I confess I am not a cook. Should be, but noooo. The whole process of cutting, mixing and measuring multiple ingredients, cooking, and then of course the clean-up just stresses me out. With the plethora of cooking shows, food blogs, and books readily available on the subject, I KNOW I am very much in the minority. My weird ideas on food preparation is probably one of the biggest contributors to my love of backpacking. Food in the backcountry is simple, planned out ahead of time, has no real measuring, is always beyond delicious, and requires no real clean-up. Magical.
Unfortunately, this creates an ongoing problem for me. I am not a vegan or vegetarian, but I do eat organic food, very little red meat, no milk products except cheese and ice-cream, lots of fruits and vegetables, some chicken and fish, and most of all I try to buy good quality non-processed foods. I think that is why halfway through last summer’s thru-hike, I dumped my stove and ate my lunches for dinner and supplemented with fresh food from convenience stores at resupply locations. My favorites were: apples, salad in a bag, hunks of hard sharp cheddar, loaves of bread, deli meat, chips, tortillas, carrots or any other raw vegetables I could buy, and bagels.

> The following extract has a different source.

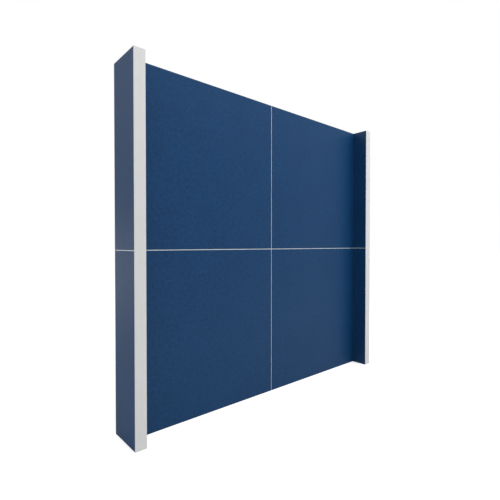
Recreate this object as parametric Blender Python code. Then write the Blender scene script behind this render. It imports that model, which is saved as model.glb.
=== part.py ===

This change happened suddenly and I recall the exact moment. I was cooking dinner on a ridge with an awesome view of a sapphire lake in northern California. As I was starting to eat my super delicious Loaded Baked Potatoes (the whole package) and a serving of Mary Jane’s Organic Freeze Dried Black Bean Flakes, I read the ingredients and was horrified at the amount of sodium I was ingesting in just one meal at the end the day! 2000 mg. in the potatoes and 530 mg. in the beans. Granted, hikers do need to up their intake of salt during hiking, but I am not so sure an influx of more sodium than I usually eat in a few days at home ingested at one sitting is good for my heart, blood-pressure, water retention, over-all wellness, and sleep.
Through the years I have purchased excellent tasting organic freeze dried dinners, but in researching the sodium content in my favorites, they also contain a ton of salt my body does not need.
So here I am…ready to embark on the adventure of preparing low salt, organic, good for you, dehydrated dinners. I am scared to death. I think I would rather face down a bear or an aggressive rat. Yep sireeeee.
Calling all backpacking dehydrators out there, I am requesting your help and asking for your favorite recipes, tips, how-toes, mistakes, websites, anything to ensure my success. I do ask that recipes be as simple as possible. Experience has taught me that if I have to mix more than say 8 ingredients, I quit and eat a hunk of bread, cheese, and carrots. I will be sure and post updates.